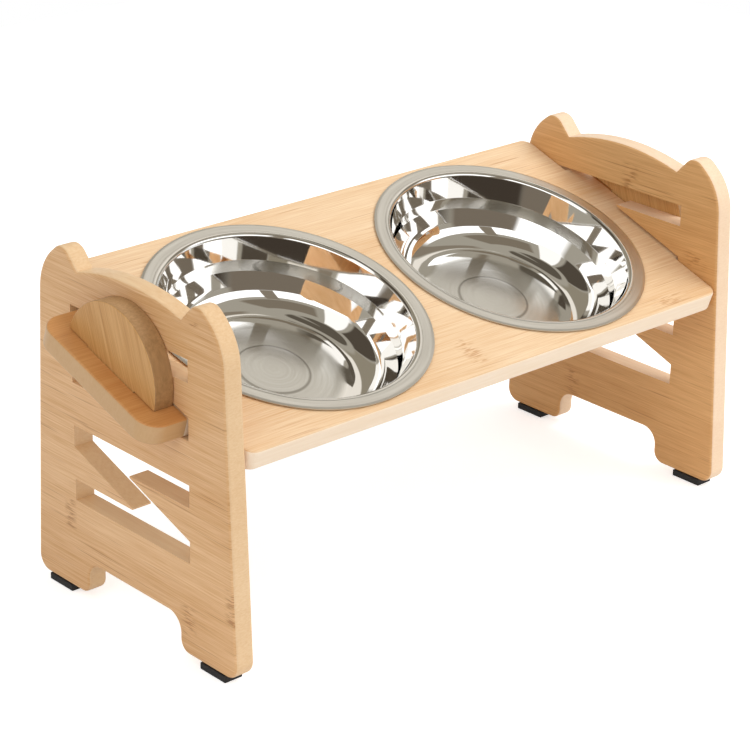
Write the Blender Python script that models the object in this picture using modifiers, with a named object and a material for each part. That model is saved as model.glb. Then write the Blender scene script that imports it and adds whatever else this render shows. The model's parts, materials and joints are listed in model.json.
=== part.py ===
"""Raised feeding station: two flat bamboo side panels carry a tilted tray board.

The tray's end tabs lie in Z-shaped slots in the panels and are locked outside them by
half-round keys. Two stainless bowls hang by their rims in the tray. Run in Blender 4.5.
X runs along the tray, Y from front to back, Z up, in metres; the floor is at Z = 0.
"""
import math

import bmesh
import bpy
from mathutils import Vector

# Boards: all bamboo pieces are cut from one thickness
BOARD = 0.012
GAP = 0.0003                 # clearance between pieces that touch
EDGE_ROUND = 0.0013          # rounded edges of the boards
EDGE_STEPS = 2
ARC_STEP = math.radians(11)  # one facet of a rounded outline
OVERLAP = 0.006              # how far a mirrored half runs past its plane
CUT_PAST = 0.004             # how far a cutter runs past the faces it cuts

# Side panels, outlines as (distance from the middle, height above the foot)
PANEL_OUTER_X = 0.188
PANEL_INNER_X = PANEL_OUTER_X - BOARD
ARCH_HEIGHT = 0.0197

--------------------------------

What to work on –
In the listing above, reproduce the first line and each one after it through the line that contains "tilted tray board.".

Correct response –
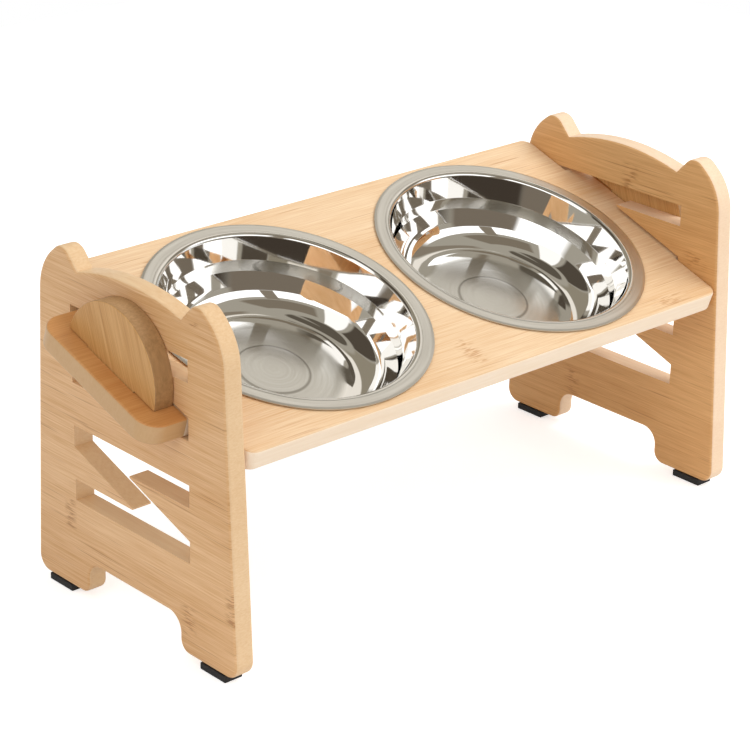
Write the Blender Python script that models the object in this picture using modifiers, with a named object and a material for each part. That model is saved as model.glb. Then write the Blender scene script that imports it and adds whatever else this render shows. The model's parts, materials and joints are listed in model.json.
=== part.py ===
"""Raised feeding station: two flat bamboo side panels carry a tilted tray board.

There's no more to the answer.